Cut fruit into smaller pieces first and stop to scrape the bowl if needed. That keeps the mix moving and cuts down on lumps.

Can A Blender Chop Vegetables Like A Food Processor?

A blender can chop some vegetables, though the cut is harder to control. You may get a mix of large pieces and wet paste, mainly with onions, carrots, or celery.

Short pulses help. Small batches help too. If you need even pieces for cooking, a food processor does a better job.

Is A Food Processor Better For Hummus?

Many cooks prefer a food processor for hummus because it handles thick chickpea mixtures well and gives better control over body.

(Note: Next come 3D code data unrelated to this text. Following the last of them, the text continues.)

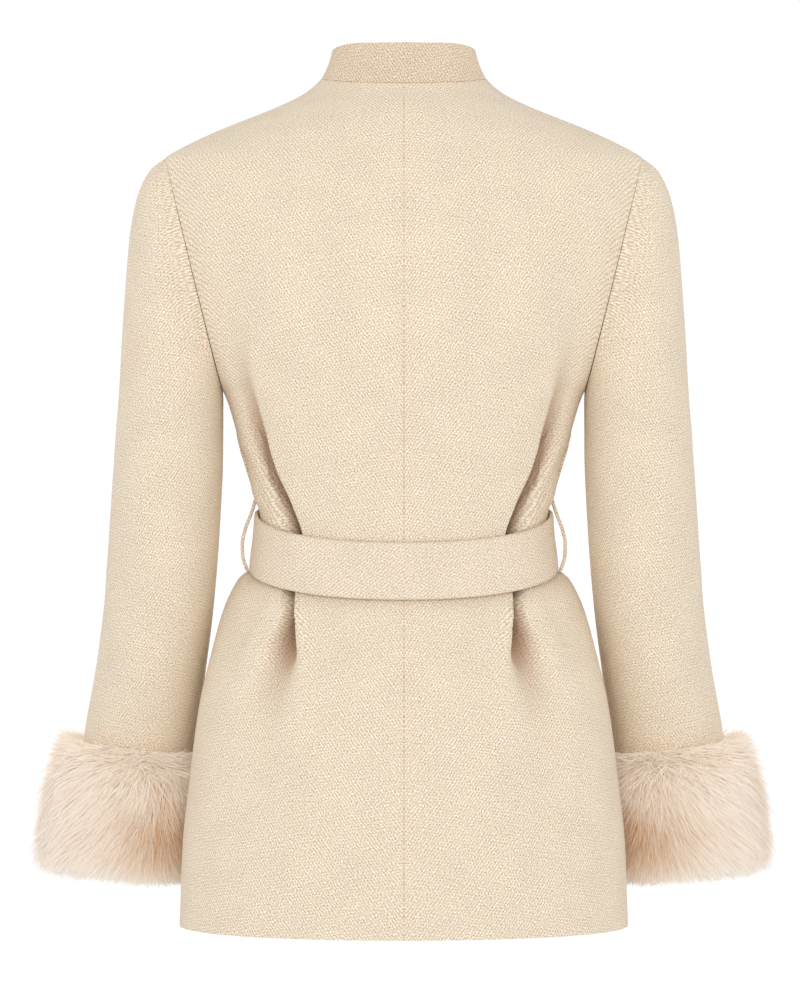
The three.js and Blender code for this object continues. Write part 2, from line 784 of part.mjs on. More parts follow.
// A belt loop: a narrow flat strip that bows out from the side seam, over the belt.
function beltLoop(side) {
  const outer = [];
  const inner = [];
  for (let i = 0; i <= LOOP.steps; i += 1) {
    const height = LOOP.top + ((LOOP.bottom - LOOP.top) * i) / LOOP.steps;
    const x = Math.max(LOOP_INSIDE(height).x, BODY(height).halfWidth + SEAM_GAP);
    const across = [-LOOP.width / 2, LOOP.width / 2];
    outer.push(across.map((y) => new THREE.Vector3(side * (x + LOOP.thickness), y, height)));
    inner.push(across.map((y) => new THREE.Vector3(side * x, y, height)));
  }
  return wall(outer, inner);
}

const coat = new THREE.Group();
const back = backPanel();
const frontUnder = frontPanel(UNDERLAP.depth);
const frontOver = frontPanel(0);
const arm = sleeve();

coat.add(mesh("back_left", wall(back.outer, back.inner), MATERIALS.cloth));
coat.add(mesh("back_right", wall(mirrored(back.outer), mirrored(back.inner)), MATERIALS.cloth));
coat.add(mesh("front_left", wall(frontUnder.outer, frontUnder.inner), MATERIALS.cloth));
coat.add(mesh("front_right", wall(mirrored(frontOver.outer), mirrored(frontOver.inner)), MATERIALS.cloth));
coat.add(mesh("sleeve_left", wall(arm.outer, arm.inner, true), MATERIALS.cloth));
coat.add(mesh("sleeve_right", wall(mirrored(arm.outer), mirrored(arm.inner), true), MATERIALS.cloth));
coat.add(mesh("collar", collar(), MATERIALS.collar));
coat.add(mesh("belt", belt(), MATERIALS.belt));
coat.add(mesh("belt_knot", knot(), MATERIALS.belt));
BELT_ENDS.forEach((end) => coat.add(mesh(end.name, beltEnd(end), MATERIALS.belt)));
["left", "right"].forEach((name) => {
  const side = name === "left" ? 1 : -1;
  coat.add(mesh(`belt_loop_${name}`, beltLoop(side), MATERIALS.belt));
  const fur = furCuff();
  if (side < 0) {
    const place = fur.getAttribute("position").array;
    const flipped = Array.from(place, (value, i) => (i % 3 === 0 ? -value : value));
    coat.add(mesh(`fur_cuff_${name}`, solid(flipped, Array.from(fur.getIndex().array)), MATERIALS.fur));
  } else {
    coat.add(mesh(`fur_cuff_${name}`, fur, MATERIALS.fur));
  }
});

export default coat;
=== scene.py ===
"""Looks of a short belted wool coat with a stand collar and fur cuffs, filled out as worn.

Metres, +Z up. The back faces +Y, the front -Y, and the wearer's left arm is at +X. A place on the
body is given by its height at the side seam, its half (back or front) and its reach, the distance
along the cloth from the middle of that half.
"""

import logging
import math
from dataclasses import dataclass
from enum import Enum
from functools import cached_property, lru_cache

import bpy
import numpy as np
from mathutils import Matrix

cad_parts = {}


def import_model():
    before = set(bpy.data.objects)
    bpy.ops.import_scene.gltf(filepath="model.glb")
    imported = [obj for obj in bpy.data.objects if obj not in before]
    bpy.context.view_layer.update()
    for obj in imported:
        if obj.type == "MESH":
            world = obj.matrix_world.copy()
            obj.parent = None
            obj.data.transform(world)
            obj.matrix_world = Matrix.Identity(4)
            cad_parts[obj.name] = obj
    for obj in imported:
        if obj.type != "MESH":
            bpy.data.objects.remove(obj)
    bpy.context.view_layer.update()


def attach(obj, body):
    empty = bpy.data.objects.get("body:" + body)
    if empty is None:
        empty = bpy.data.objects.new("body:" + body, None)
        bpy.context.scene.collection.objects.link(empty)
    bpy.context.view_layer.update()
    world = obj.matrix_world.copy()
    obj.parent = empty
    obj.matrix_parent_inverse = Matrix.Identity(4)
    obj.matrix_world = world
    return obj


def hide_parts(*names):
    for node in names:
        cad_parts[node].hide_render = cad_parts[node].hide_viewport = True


Array = np.ndarray
Colour = tuple[int, int, int]
Pair = tuple[float, float]
Place = tuple[float, float, float]
LOG = logging.getLogger("coat")

# Driving heights, at the side seams
HEM = -0.728
WAIST = -0.397
UNDERARM = -0.269
SHOULDER = -0.065
COLLAR_END = -0.025
NECK = 0.004

# Heights of the painted shadow that the belt's lower edge casts on the cloth, darkest at the middle one
BELT_SHADOW_HEIGHTS = (-0.4140, -0.4205, -0.4235)

# Cloth and seams
CLOTH = 0.0025
BELT_CLOTH = 0.0046
SEAM_GAP = 0.00004
EASE = 0.0005


class Named(Enum):
    """A choice whose name is part of the pieces' names."""

    @property
    def word(self) -> str:
        """The choice's name as a word."""
        return self.name.lower()


class Half(Named):
    """A half of the body, as the sign of its y."""

    BACK = 1
    FRONT = -1


class Side(Named):
    """The wearer's side, as the sign of its x."""

    LEFT = 1
    RIGHT = -1


@dataclass(frozen=True)
class Table:
    """Sizes read at any value of the first column, along curves that never overshoot the rows."""

    columns: tuple[str, ...]
    rows: tuple[tuple[float, ...], ...]

    @cached_property
    def curves(self) -> tuple[Array, Array, Array]:
        """The rows as arrays, sorted by the first column.

        Returns:
            The first column, the other columns and their slopes.
        """
        rows = np.array(sorted(self.rows), float)
        at, values = rows[:, 0], rows[:, 1:]
        steps = np.diff(values, axis=0) / np.diff(at)[:, None]
        before = np.vstack([steps[:1], steps])
        after = np.vstack([steps, steps[-1:]])
        same = before * after > 0
        slopes = np.where(same, 2 * before * after / np.where(same, before + after, 1), 0)
        return at, values, slopes

    def read(self, column: str, value: float | Array) -> float | Array:
        """Reads one column.

        Args:
            column: the column's name.
            value: one or more values of the first column.

        Returns:
            The column there, in the shape of value.
        """
        at, values, slopes = self.curves
        c = self.columns.index(column) - 1
        v = np.clip(value, at[0], at[-1])
        i = np.clip(np.searchsorted(at, v, side="right") - 1, 0, len(at) - 2)
        span = at[i + 1] - at[i]
        t = (v - at[i]) / span
        ease = t * t * (3 - 2 * t)
        bend = span * t * (1 - t) * (slopes[i, c] * (1 - t) - slopes[i + 1, c] * t)
        return values[i, c] + (values[i + 1, c] - values[i, c]) * ease + bend


def smooth_step(value: float | Array, start: float, end: float) -> float | Array:
    """0 before start, 1 after end, and smooth between them."""
    t = np.clip((value - start) / (end - start), 0, 1)
    return t * t * (3 - 2 * t)


def graded(stops: tuple[tuple[float, int], ...]) -> Array:
    """Numbers in even steps between stops.

    Args:
        stops: pairs of a number and the steps from it to the next one; the last has none.

    Returns:
        The numbers, the first and last stops among them.
    """
    parts = [np.linspace(a, b, n, endpoint=False) for (a, n), (b, _) in zip(stops, stops[1:])]
    return np.concatenate([*parts, [stops[-1][0]]])


def unit(vectors: Array) -> Array:
    """The vectors at length 1."""
    return vectors / np.maximum(np.linalg.norm(vectors, axis=-1, keepdims=True), 1e-12)


# Armhole: a flat oval that leans out from the underarm to the shoulder
ARMHOLE_TOP_X = 0.207
ARMHOLE_LOW_X = 0.157
ARMHOLE_HALF_DEPTH = 0.056
ARMHOLE_ROUNDNESS = 2.5

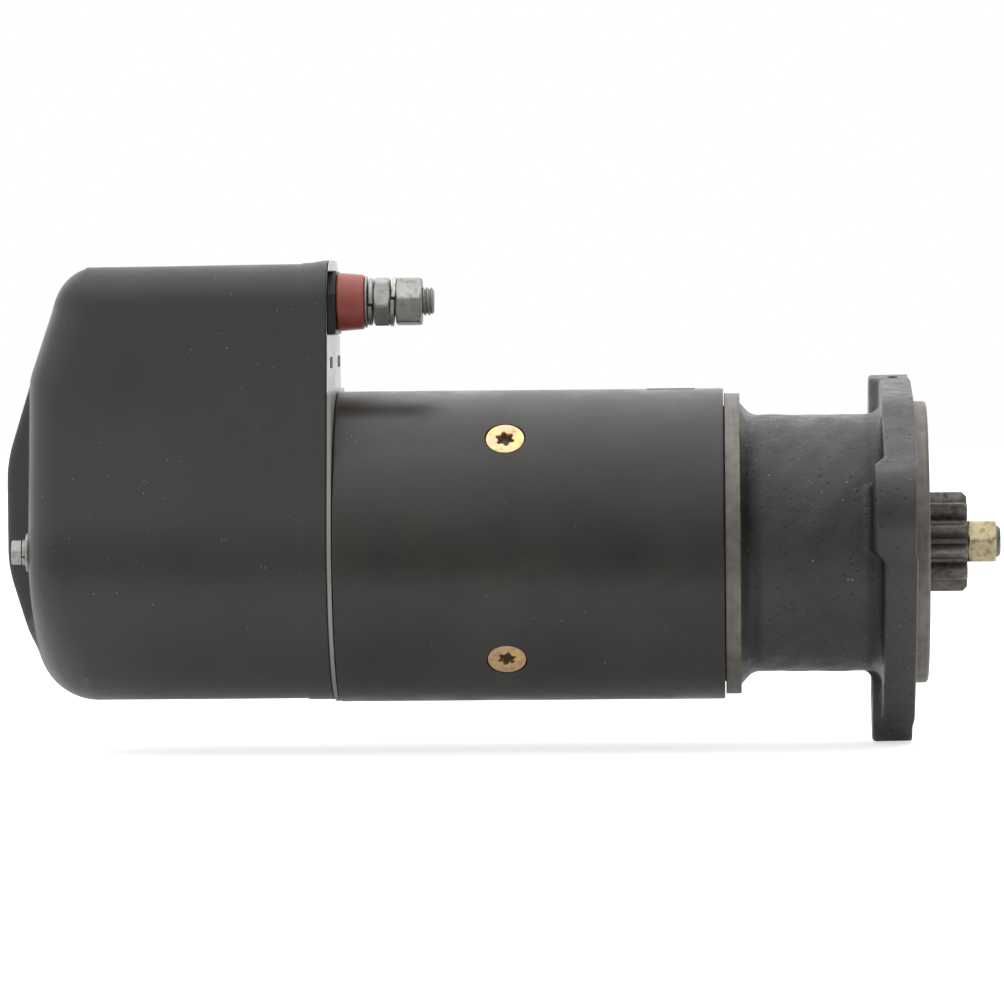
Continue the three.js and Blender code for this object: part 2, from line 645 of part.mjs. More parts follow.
function relay() {
  const { z, rear, front, outer, inner, travel } = RELAY;
  const up = (geometry) => geometry.translate(0, 0, z);
  const cup = turned([
    [rear, 0], [rear, outer], [front, outer], [front, inner], [rear + 3, inner], [rear + 3, 0],
  ]);
  add("relay_case", up(cup), "steel");
  add("relay_coil", up(tube(rear + 3 + GAP, front - 3, inner - GAP, 6)), "copper");
  const bridgeFront = CONTACT_REAR - travel - GAP;
  const bridge = block([bridgeFront - 3, bridgeFront], [-6, 6], [-17, 17]);
  add("relay_plunger", up(join(rod(rear + 8, bridgeFront - 1, 5), bridge)), "steel");
  const studSpace = rod(STUD.rear - GAP, -250, STUD.radius + GAP).translate(0, 0, TERMINAL.z);
  const first = cut(block([CONTACT_REAR, -258], [-8, 8], [94, 110]), studSpace);
  add("fixed_contact_1", first, "copper");
  add("fixed_contact_2", block([CONTACT_REAR, SHIELD.spigotRear - GAP], [-8, 8], [60, 74]), "copper");
}

// The cover's side outline in X and Z, with its leaning rear wall; offset shrinks it.
function sideOutline(offset) {
  const { rear, topRadius, bottomRadius } = COVER;
  const top = SECTION.cornerZ + SECTION.corner - offset;
  const bottom = -SECTION.lower + offset;
  const wall = rear + offset;
  const front = COVER.lip + (offset ? 10 : 0);
  return rounded([
    [front, bottom], [front, top],
    [wall + (top - SLOPE.from) * SLOPE.run, top, topRadius - offset],
    [wall, SLOPE.from], [wall, bottom, bottomRadius - offset],
  ]);
}

// The cover's outline from above in X and Y.
function planOutline(offset) {
  const half = SECTION.lower - offset;
  const radius = COVER.sideRadius - offset;
  const wall = COVER.rear + offset;
  const front = COVER.lip + (offset ? 10 : 0);
  return rounded([[front, half], [wall, half, radius], [wall, -half, radius], [front, -half]]);
}

function alongZ(shape, bottom, top) {
  const depth = top - bottom;
  const geometry = new THREE.ExtrudeGeometry(shape, { depth, bevelEnabled: false, curveSegments: 4 });
  return geometry.translate(0, 0, bottom);
}

// The raised ridge down the middle of the rear wall, over the solenoid's end.
// Its sloping ends lean as much as the wall does, so the upper one runs on into the wall.
function ridge(offset) {
  const wall = COVER.rear + offset;
  const rear = RIDGE.rear + offset;
  const run = (wall - rear) / SLOPE.run;
  const [low, high] = [RIDGE.bottom - run, RIDGE.top + run];
  const side = rounded([
    [wall + 6, low], [wall + 6, high], [wall, high],
    [rear, RIDGE.top, 12], [rear, RIDGE.bottom, 12], [wall, low],
  ]);
  const half = RIDGE.halfWidth - offset;
  const plan = rounded([
    [wall + 6, half + 3], [rear, half - 3, 5], [rear, -half + 3, 5], [wall + 6, -half - 3],
  ]);
  return common(alongY(side, 40), alongZ(plan, low, high));
}

function coverSolid(offset) {
  const front = COVER.lip + (offset ? 5 : 0);
  const box = common(
    alongX(section(-offset), RIDGE.rear - 5, front, 9),
    alongY(sideOutline(offset), 80),
    alongZ(planOutline(offset), -80, 140),
  );
  return join(box, ridge(offset));
}

function rearCover() {
  const holes = [-1, 1].map((side) => {
    return rod(RIDGE.rear - 5, -350, COVER_SCREW.shank + GAP, 12).translate(0, side * COVER_SCREW.y, 0);
  });
  return cut(coverSolid(0), coverSolid(COVER.wall), ...holes);
}

// A hexagon screw with its captive spring washer and wide flat washer.
function coverScrew(side) {
  const { y, flats, head, shank, end } = COVER_SCREW;
  const { flat, flatDepth, spring, springDepth } = COVER_WASHER;
  const seat = COVER.rear - GAP;
  const headSeat = seat - flatDepth - springDepth;
  const body = join(
    rod(seat - flatDepth, seat, flat),
    rod(headSeat - 0.2, seat - flatDepth + 0.2, spring),
    nut(headSeat - head, headSeat, flats, 1, 10),
    rod(headSeat - head + 0.4, end, shank, 12),
  );
  return body.translate(0, side * y, 0);
}

function rearEnd() {
  add("rear_cover", rearCover(), "greyPaint");
  const ring = alongX(section(-COVER.wall - GAP), -253, SHIELD.spigotRear - GAP, 9);
  const hole = alongX(section(-COVER.wall - 5), -254, -249, 5);
  add("cover_gasket", cut(ring, hole), "rubber");
  [-1, 1].forEach((side, i) => add(`cover_screw_${i + 1}`, coverScrew(side), "zinc"));
}

driveEnd();
field();
armature();
commutatorEnd();
engagement();
relay();
rearEnd();

export default motor;
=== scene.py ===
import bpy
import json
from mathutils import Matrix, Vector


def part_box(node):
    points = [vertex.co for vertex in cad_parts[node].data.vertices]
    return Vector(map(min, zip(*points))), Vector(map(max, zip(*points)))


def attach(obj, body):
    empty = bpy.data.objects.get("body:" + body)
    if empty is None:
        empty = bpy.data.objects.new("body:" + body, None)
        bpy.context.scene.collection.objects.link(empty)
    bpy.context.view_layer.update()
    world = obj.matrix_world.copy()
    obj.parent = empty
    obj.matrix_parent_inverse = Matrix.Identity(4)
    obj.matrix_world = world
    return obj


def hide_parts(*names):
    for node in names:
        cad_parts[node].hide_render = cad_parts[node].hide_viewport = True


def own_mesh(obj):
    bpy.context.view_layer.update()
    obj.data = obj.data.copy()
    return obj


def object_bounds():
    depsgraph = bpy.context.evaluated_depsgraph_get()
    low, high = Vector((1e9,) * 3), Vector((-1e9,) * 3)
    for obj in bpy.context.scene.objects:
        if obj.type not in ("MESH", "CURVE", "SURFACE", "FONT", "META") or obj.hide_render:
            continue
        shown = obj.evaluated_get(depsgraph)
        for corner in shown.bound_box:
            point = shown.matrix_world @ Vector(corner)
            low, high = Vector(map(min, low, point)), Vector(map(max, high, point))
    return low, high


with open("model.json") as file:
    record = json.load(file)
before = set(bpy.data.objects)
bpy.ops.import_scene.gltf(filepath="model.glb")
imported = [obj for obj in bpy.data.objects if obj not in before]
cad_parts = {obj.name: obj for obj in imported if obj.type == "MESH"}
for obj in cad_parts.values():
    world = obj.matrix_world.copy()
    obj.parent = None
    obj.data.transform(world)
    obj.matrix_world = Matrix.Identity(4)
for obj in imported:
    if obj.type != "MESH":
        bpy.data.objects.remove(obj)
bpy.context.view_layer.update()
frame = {"nodes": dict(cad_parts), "record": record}

import json
import math

import bmesh
import bpy
import numpy as np
from mathutils import Matrix, Vector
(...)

You can keep it dense, fluffy, or smooth based on how long you run it.

A blender can still work, though you may need more liquid and more scraping.

Do I Need Both A Blender And A Food Processor?

You only need both if your cooking style pulls in both directions. Homes that make smoothies, soups, slaws, pie crust, sauces, and chopped prep every week often get steady use from each machine.

If your meals stay in one lane, one appliance may cover most of your needs just fine.

What About Combo Machines With Attachments?

Combo models can save counter space and cut spending, but they often ask you to trade away a bit of power, bowl size, or ease. They fit best when your batches are small and your kitchen is tight.

Check blade size, capacity, and whether the motor can handle thick mixes before you buy.

Wrapping It Up – Are Food Processors And Blenders The Same?

No, food processors and blenders are not the same, even if they cross paths on a few recipes. One is built to create smooth, pourable blends. The other is built to chop, slice, shred, and handle thicker prep work with more control.

If you want better drinks, smoother soups, and easy liquid blending, a blender usually makes more sense. If you want faster dinner prep, rough or fine chopping, dough help, and more texture control, a food processor usually pulls ahead.

The right pick comes down to your weeknight routine. Match the machine to the food you make most, and the choice gets a lot easier.